Pourtant, ces éléments étaient connus. Notamment de la part des frères ennemis de l’Allemagne de l’Est communiste. Lesquels, en 1963, avaient édité une brochure de propagande dans laquelle on lit notamment : «Les experts de la terreur judiciaire fasciste (comprenez : nazie) sont ceux-là même qui ont conçu la ‘‘réforme pénale’’ en Allemagne de l’Ouest. La bureaucratie judiciaire de Bonn est un repère de vrais nazis et de criminels de guerre»…
«Nous avons empêché le pire»
Les personnes concernées ont-elles au moins eu des remords? «On ne trouve nulle part des mots de regrets, seulement des justifications», répond Christoph Safferling. Avec des propos du genre: «Nous avons appliqué les règles de droit en vigueur. En restant à notre poste, nous avons empêché le pire.»
Au bout du compte, pourquoi les instances judiciaires ont-elles conservé à leurs postes les anciens nazis? Après guerre, la nécessité de reconstruire un pays en ruines pour faire face au bloc communiste a rapidement pris le dessus.
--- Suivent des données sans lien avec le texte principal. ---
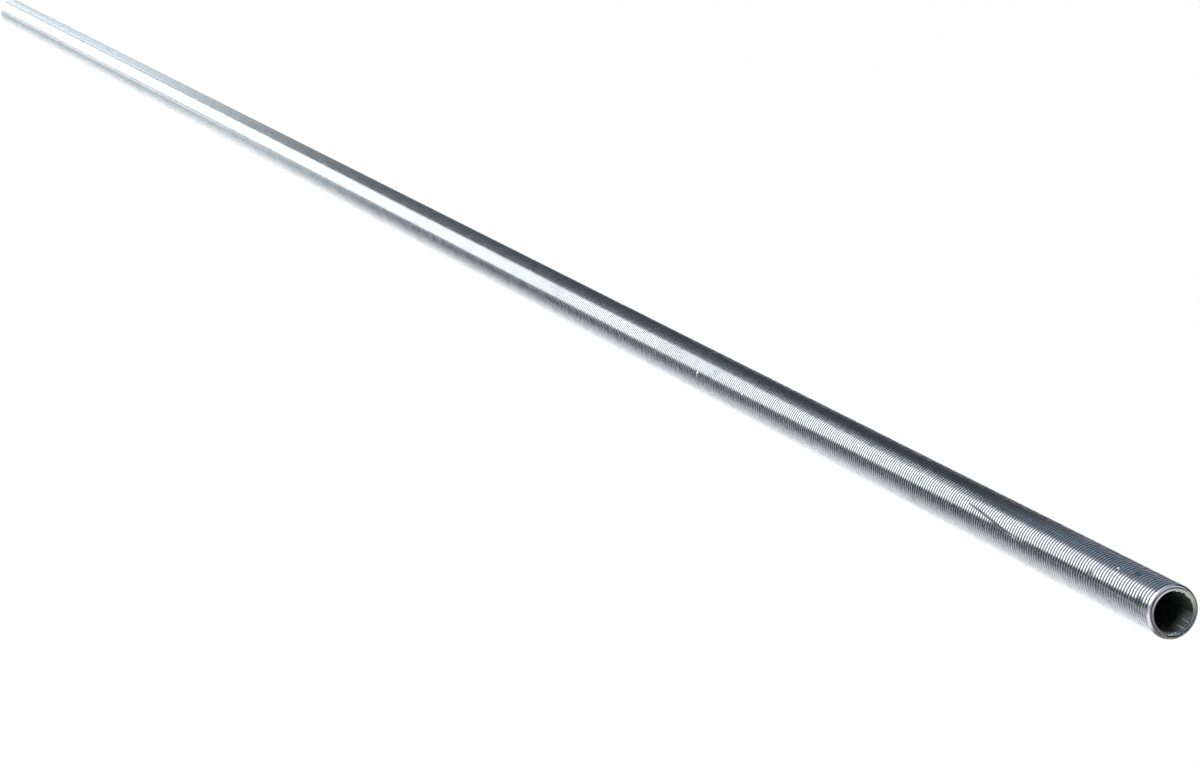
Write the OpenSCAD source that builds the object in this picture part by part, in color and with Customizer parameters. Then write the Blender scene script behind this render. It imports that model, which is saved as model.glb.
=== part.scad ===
// Hollow threaded rod: one length of steel tube with a fine metric thread over its whole outside.
// It lies along X on the plane z = 0, with the middle of its length above the origin.

/* [Thread] */
// Major diameter of the outside thread, measured over its crests
thread_d = 10; // [8:0.5:20]
// Pitch of the thread, from one crest to the next
thread_pitch = 1; // [0.5:0.05:1.5]

/* [Tube] */
// Length of the tube from one cut face to the other
tube_l = 1000; // [100:10:2000]
// Thickness of the wall from the thread's crests to the bore
wall_t = 1.1; // [1:0.05:2]

/* [Cut ends] */
// Angle between the chamfer on each end and the tube's axis
chamfer_angle = 45; // [30:5:60]

/* [Smoothness] */
// Number of sides that stand for a full circle
circle_sides = 96; // [48:8:192]

/* [Hidden] */

// Depth of an outside metric thread, as a share of its pitch
depth_per_pitch = 0.6134;

// The chamfer goes half way down the thread, so a nut finds the first turn
thread_depth = depth_per_pitch * thread_pitch;
chamfer_depth = thread_depth / 2;
crest_r = thread_d / 2;
face_r = crest_r - chamfer_depth;
bore_r = crest_r - wall_t;
chamfer_l = chamfer_depth / tan(chamfer_angle);

// Half section of the wall: radius across, length upwards
module wall_section() {
    polygon([
        [bore_r, 0],
        [face_r, 0],
        [crest_r, chamfer_l],
        [crest_r, tube_l - chamfer_l],
        [face_r, tube_l],
        [bore_r, tube_l]
    ]);
}

// The tube, laid along X so that its crests touch the plane z = 0
module threaded_tube() {
    color("silver")
        translate([-tube_l / 2, 0, crest_r])
            rotate([0, 90, 0])
                rotate_extrude($fn = circle_sides)
                    wall_section();
}

threaded_tube();
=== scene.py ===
import math
import random
import bpy
from mathutils import Matrix, Vector


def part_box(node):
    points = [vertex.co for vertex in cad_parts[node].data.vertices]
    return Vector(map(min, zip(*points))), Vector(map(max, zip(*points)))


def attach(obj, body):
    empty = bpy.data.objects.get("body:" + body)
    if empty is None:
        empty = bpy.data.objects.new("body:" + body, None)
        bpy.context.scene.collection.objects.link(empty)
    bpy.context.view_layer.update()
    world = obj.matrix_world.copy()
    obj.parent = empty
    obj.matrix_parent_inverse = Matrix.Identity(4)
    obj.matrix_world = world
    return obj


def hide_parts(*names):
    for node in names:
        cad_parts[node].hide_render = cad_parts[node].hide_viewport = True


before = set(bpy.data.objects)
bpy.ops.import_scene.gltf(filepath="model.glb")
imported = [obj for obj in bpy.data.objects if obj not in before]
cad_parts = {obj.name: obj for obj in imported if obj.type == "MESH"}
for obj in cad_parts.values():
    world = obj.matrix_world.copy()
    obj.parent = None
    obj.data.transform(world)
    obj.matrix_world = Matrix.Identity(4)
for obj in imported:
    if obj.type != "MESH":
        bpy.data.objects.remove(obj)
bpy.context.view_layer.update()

# Camera.
# It looks down on the rod from beside its near end and almost along it, through a long lens, as in the
# photograph.
CAMERA_PLACE = (1.08545, -0.31927, 0.18383)
CAMERA_HEADING = math.radians(70.043)
CAMERA_TILT_DOWN = math.radians(11.775)
bpy.ops.object.camera_add(
    location=CAMERA_PLACE,
    rotation=(math.radians(90) - CAMERA_TILT_DOWN, 0, CAMERA_HEADING),
)
camera = bpy.context.object
camera.name = "camera"
camera.data.lens = 117
camera.data.sensor_width = 36
camera.data.clip_start = 0.01
camera.data.clip_end = 100
bpy.context.scene.camera = camera

# Threaded tube.
# One length of drawn steel tube, the whole object. Its thread is rolled over all of its outside, and the
# tube is then sawn to length, chamfered half way down the thread at both ends and plated with bright zinc.
MM = 0.001
low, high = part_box("threaded_tube")
TUBE_LENGTH = high.x - low.x
CREST_R = (high.z - low.z) / 2
AXIS = Vector(((low.x + high.x) / 2, 0, low.z + CREST_R))
PITCH = 1.0 * MM
THREAD_DEPTH = 0.6134 * PITCH
CREST_WIDTH = 0.42 * PITCH
ROOT_R = CREST_R - THREAD_DEPTH
FACE_R = CREST_R - THREAD_DEPTH / 2
BORE_R = 3.9 * MM
SIDES = 32
SPARE_TURNS = 3
GROOVE_TURN = 84 / 360
TOUCHING = 0.01 * MM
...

Ce qui passa par le recours à des fonctionnaires déjà formés, quitte à ce qu'ils aient travaillé au sein de l'appareil d'Etat hitlérien. «On n’aurait sans doute pas pu se passer» d’eux, pense Christoph Safferling. Pour autant, «on n’a pas cherché activement de nouvelles compétences. On aurait pu, sans aucun doute, les trouver chez certains émigrés partis en exil (…). On aurait également pu recruter de jeunes juristes diplômés après la chute de la dictature».
Résultat : les anciens nazis restés à leurs postes ont cherché à protéger leurs anciens camarades. On comprend alors d’autant mieux le peu de zèle, dans les années 50 et 60, des autorités judiciaires ouest-allemandes pour rechercher et faire condamner les criminels de guerre… Une attitude qu’illustrent parfaitement les films Le Labyrinthe du silence ou Fritz Bauer, un héros allemand sur l’homme qui fit arrêter Eichmann, l’inspirateur de la «solution finale». Lequel fut jugé en Israël. Et c’est seulement dans les années 60 qu’a eu lieu, en Allemagne de l’Ouest, le premier procès des crimes nazis.